The latter chapters of our book attempt a first foray into this terra incognita from both a theoretical and practical perspective. They examine whether there are any insurmountable obstacles to the interpretability of customary international law from a theoretical standpoint and supplement this analysis with an examination of whether international and domestic case-law can furnish us with concrete examples where not only an interpretation of customary international law occurred but also whether there are some patterns that repeat themselves, some ‘interpretative attractors’, and what is their similarity, if any at all, with treaty interpretation.

IV.

The reports of CIL’s death have indeed been greatly exaggerated—but so have reports of the death of its conceptual and theoretical problems. CIL was, is and shall remain one of the formal sources of international law central to its functioning and adaptability to new challenges. Yet, its importance does not mean that the problems of its creation, identification and interpretation are any less foundational and critical, even if some remain under-researched. Our project is but one attempt at shedding some light into some of these areas and potentially acting as a warning not to let complacency take over—as may have occurred to some extent in the wake of the ILC’s very successful state responsibility project.

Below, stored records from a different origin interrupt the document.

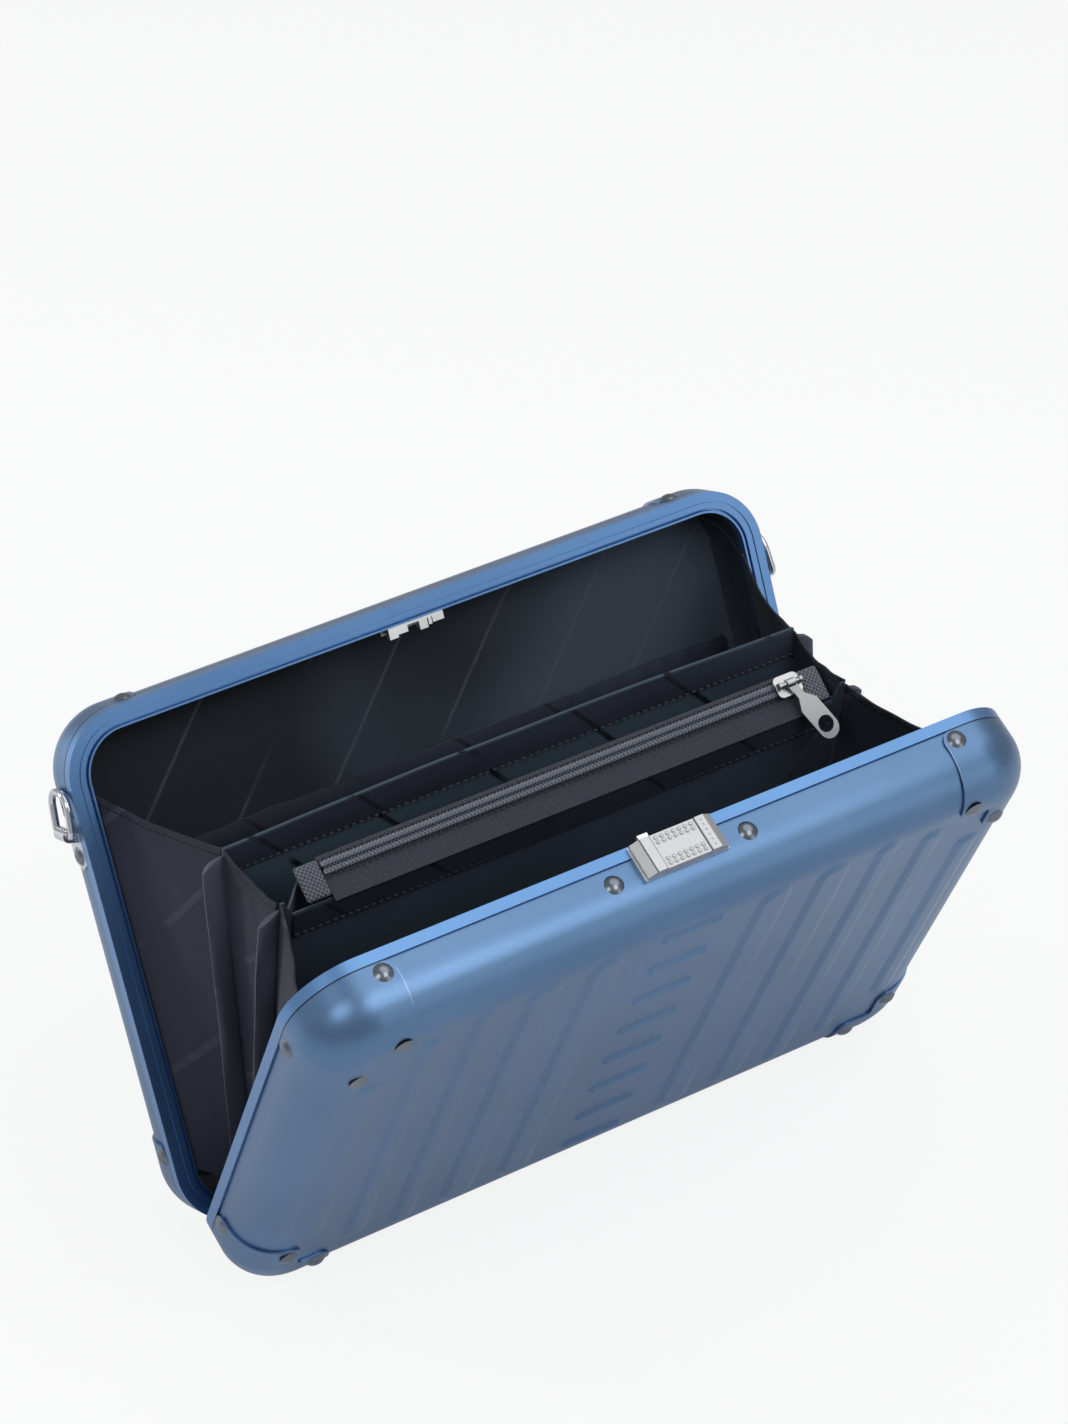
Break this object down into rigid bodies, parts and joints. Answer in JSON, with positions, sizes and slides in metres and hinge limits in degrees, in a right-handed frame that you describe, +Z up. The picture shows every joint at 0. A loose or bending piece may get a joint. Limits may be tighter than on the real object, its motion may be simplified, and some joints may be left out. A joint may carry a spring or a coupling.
{
  "type": "hard vanity case",
  "caption": "Hard-shell vanity case standing open, with blue ribbed aluminium shells, corner caps, a slide latch, strap rings, and a dark fabric divider and zipped pocket between the shells.",
  "frame": {"origin": "on the floor under the middle of the open case, midway between the two shells", "axes": "+X along the hinge, to the right seen from the latch side; -Y towards the front shell, which carries the latch; +Z up"},
  "size_m": [0.3168, 0.216, 0.1966],
  "materials": {
    "blue_skin": "satin anodised blue",
    "blue_rim": "satin anodised blue extrusion",
    "dark_rivet": "polished gunmetal",
    "bright_rivet": "polished",
    "hinge_steel": "satin",
    "nickel": "bright nickel",
    "ring_chrome": "polished",
    "lining_fabric": "charcoal satin weave",
    "gusset_fabric": "charcoal satin weave",
    "zip_tape": "coarse weave",
    "zip_coil": "nylon coil",
    "webbing": "coarse webbing",
    "zip_metal": "gunmetal"
  },
  "bodies": {
    "back_shell": {"back_shell_skin": "blue_skin", "back_rim_frame": "blue_rim", "back_top_left_cap": "blue_skin", "back_top_right_cap": "blue_skin", "back_bottom_left_cap": "blue_skin", "back_bottom_right_cap": "blue_skin", "back_cap_rivets": "dark_rivet", "back_gusset_rivets": "bright_rivet", "back_lining": "lining_fabric", "back_pocket_panel": "lining_fabric", "keeper_plate": "nickel", "keeper_blocks": "nickel", "keeper_rods": "nickel", "keeper_rivet": "bright_rivet", "back_hinge_leaves": "hinge_steel", "back_hinge_rivets": "bright_rivet", "hinge_pins": "hinge_steel", "left_ring_bracket": "ring_chrome", "right_ring_bracket": "ring_chrome", "ring_rivets": "dark_rivet", "left_gusset_back": "gusset_fabric", "right_gusset_back": "gusset_fabric"},
    "front_shell": {"front_shell_skin": "blue_skin", "front_rim_frame": "blue_rim", "front_top_left_cap": "blue_skin", "front_top_right_cap": "blue_skin", "front_bottom_left_cap": "blue_skin", "front_bottom_right_cap": "blue_skin", "front_cap_rivets": "dark_rivet", "front_gusset_rivets": "bright_rivet", "front_lining": "lining_fabric", "latch_base": "nickel", "latch_backplate": "hinge_steel", "latch_rivets": "dark_rivet", "front_hinge_leaves": "hinge_steel", "front_hinge_rivets": "bright_rivet", "left_gusset_front": "gusset_fabric", "right_gusset_front": "gusset_fabric", "floor_strip": "lining_fabric"},
    "latch_slider": {"latch_thumb_block": "nickel", "latch_claw": "nickel"},
    "divider": {"divider_board": "lining_fabric", "divider_hem": "lining_fabric", "left_gusset_middle": "gusset_fabric", "right_gusset_middle": "gusset_fabric"},
    "zip_pocket": {"pocket_front_wall": "lining_fabric", "pocket_back_wall": "lining_fabric", "pocket_hem": "lining_fabric", "zip_front_tape": "zip_tape", "zip_back_tape": "zip_tape", "zip_coils": "zip_coil", "zip_end_tabs": "webbing"},
    "slider": {"zip_slider": "zip_metal"},
    "pull": {"zip_pull": "zip_metal"},
    "left_strap_ring": {"left_ring": "ring_chrome"},
    "right_strap_ring": {"right_ring": "ring_chrome"}
  },
  "joints": [
    {"name": "shell_hinge", "type": "hinge", "parent": "back_shell", "child": "front_shell", "pos_m": [0, 0, 0.00447], "axis": [1, 0, 0], "range_deg": [-48.7, 0], "deforming": ["left_gusset_back", "right_gusset_back", "left_gusset_middle", "right_gusset_middle", "left_gusset_front", "right_gusset_front", "floor_strip"]},
    {"name": "divider_fold", "type": "hinge", "parent": "back_shell", "child": "divider", "pos_m": [0, 0, 0.00447], "axis": [1, 0, 0], "range_deg": [-20.76, 0]},
    {"name": "pocket_fold", "type": "hinge", "parent": "divider", "child": "zip_pocket", "pos_m": [0, 0, 0.00447], "axis": [1, 0, 0], "range_deg": [-6.91, 0]},
    {"name": "latch_slide", "type": "slide", "parent": "front_shell", "child": "latch_slider", "axis": [1, 0, 0], "range_m": [0, 0.0028]},
    {"name": "zip_travel", "type": "slide", "parent": "zip_pocket", "child": "slider", "axis": [1, 0, 0], "range_m": [-0.194, 0]},
    {"name": "pull_swing", "type": "hinge", "parent": "slider", "child": "pull", "pos_m": [0.1003, -0.01861, 0.17645], "axis": [1, 0, 0], "range_deg": [-134, 0]},
    {"name": "left_ring_swing", "type": "hinge", "parent": "back_shell", "child": "left_strap_ring", "pos_m": [-0.1558, 0.07714, 0.15067], "axis": [0, 0.911, -0.4123], "range_deg": [-160, 0]},
    {"name": "right_ring_swing", "type": "hinge", "parent": "back_shell", "child": "right_strap_ring", "pos_m": [0.1558, 0.07714, 0.15067], "axis": [0, 0.911, -0.4123], "range_deg": [0, 160]}
  ],
  "couplings": [
    {"joint": "divider_fold", "follows": "shell_hinge", "ratio": 0.42608},
    {"joint": "pocket_fold", "follows": "shell_hinge", "ratio": 0.14168}
  ]
}
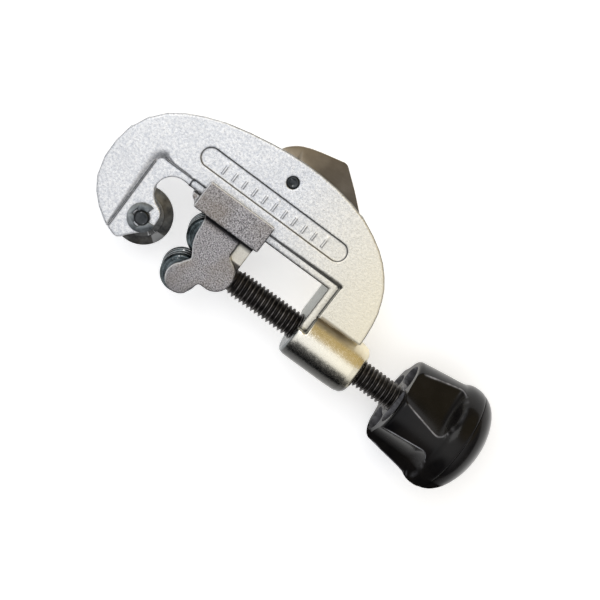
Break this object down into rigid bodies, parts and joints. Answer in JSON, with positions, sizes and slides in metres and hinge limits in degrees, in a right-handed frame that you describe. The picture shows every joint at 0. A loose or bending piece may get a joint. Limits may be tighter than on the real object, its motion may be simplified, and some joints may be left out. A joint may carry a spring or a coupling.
{
  "type": "tube cutter",
  "caption": "Screw-feed tube cutter: a C-shaped cast frame with a cutting wheel, a sliding roller carriage, a ribbed black knob and a reamer blade that folds into the spine.",
  "frame": {"origin": "the cutting point: where the cutting edge of the wheel meets the axis of the feed screw, half way through the thickness of the tool", "axes": "+X along the feed screw from the wheel to the knob; +Y from the screw to the spine; +Z out of the front flank, along the tube that is cut"},
  "size_m": [0.159, 0.073, 0.0392],
  "materials": {
    "cast_alloy": "bright satin casting with a fine grain",
    "wheel_steel": "ground and blackened tool steel",
    "pin_steel": "dark oiled steel",
    "clip_steel": "blackened spring steel",
    "slide_casting": "grainy grey casting",
    "roller_steel": "polished dark steel",
    "screw_steel": "black oxide with worn thread crests",
    "bright_steel": "bright ground steel",
    "knob_plastic": "glossy black moulding",
    "blade_steel": "flat ground steel with a brownish temper"
  },
  "bodies": {
    "frame": {"frame": "cast_alloy", "wheel_pin": "pin_steel", "wheel_pin_clip": "clip_steel", "reamer_pin": "pin_steel", "reamer_washers": "bright_steel"},
    "wheel": {"cutter_wheel": "wheel_steel"},
    "slide": {"slide_body": "slide_casting", "upper_roller_pin": "pin_steel", "lower_roller_pin": "pin_steel", "screw_retaining_pins": "bright_steel"},
    "upper_roller": {"upper_roller": "roller_steel"},
    "lower_roller": {"lower_roller": "roller_steel"},
    "screw": {"feed_screw": "screw_steel", "thrust_ball": "bright_steel", "knob": "knob_plastic", "knob_roll_pin": "bright_steel", "spare_wheel": "wheel_steel", "knob_end_cap": "knob_plastic"},
    "reamer": {"reamer_blade": "blade_steel"}
  },
  "joints": [
    {"name": "carriage_feed", "type": "slide", "parent": "frame", "child": "slide", "axis": [1, 0, 0], "range_m": [-0.0056, 0.0247]},
    {"name": "screw_turn", "type": "hinge", "parent": "slide", "child": "screw", "pos_m": [0, 0, 0], "axis": [1, 0, 0], "range_deg": [-1270, 5601.4]},
    {"name": "wheel_spin", "type": "hinge", "parent": "frame", "child": "wheel", "pos_m": [-0.01, 0, 0], "axis": [0, 0, 1], "continuous": true},
    {"name": "upper_roller_spin", "type": "hinge", "parent": "slide", "child": "upper_roller", "pos_m": [0.0106, 0.0073, 0], "axis": [0, 0, 1], "continuous": true},
    {"name": "lower_roller_spin", "type": "hinge", "parent": "slide", "child": "lower_roller", "pos_m": [0.0106, -0.0073, 0], "axis": [0, 0, 1], "continuous": true},
    {"name": "reamer_swing", "type": "hinge", "parent": "frame", "child": "reamer", "pos_m": [0.0223, 0.0385, 0], "axis": [0, 0, 1], "range_deg": [0, 90]}
  ],
  "couplings": [
    {"joint": "screw_turn", "follows": "carriage_feed", "rad_per_m": 3957.9}
  ]
}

The unsettled nature and functioning of CIL should not be seen as a cause of existential angst but as a call ‘to strive, to seek, to find and not to yield!’

Acknowledgments: This contribution is based on research conducted in the context of the project ‘The Rules of Interpretation of Customary International Law’ (‘TRICI-Law’). This project received funding from the European Research Council (‘ERC’) under the European Union’s Horizon 2020 Research and Innovation Programme (Grant Agreement No. 759728).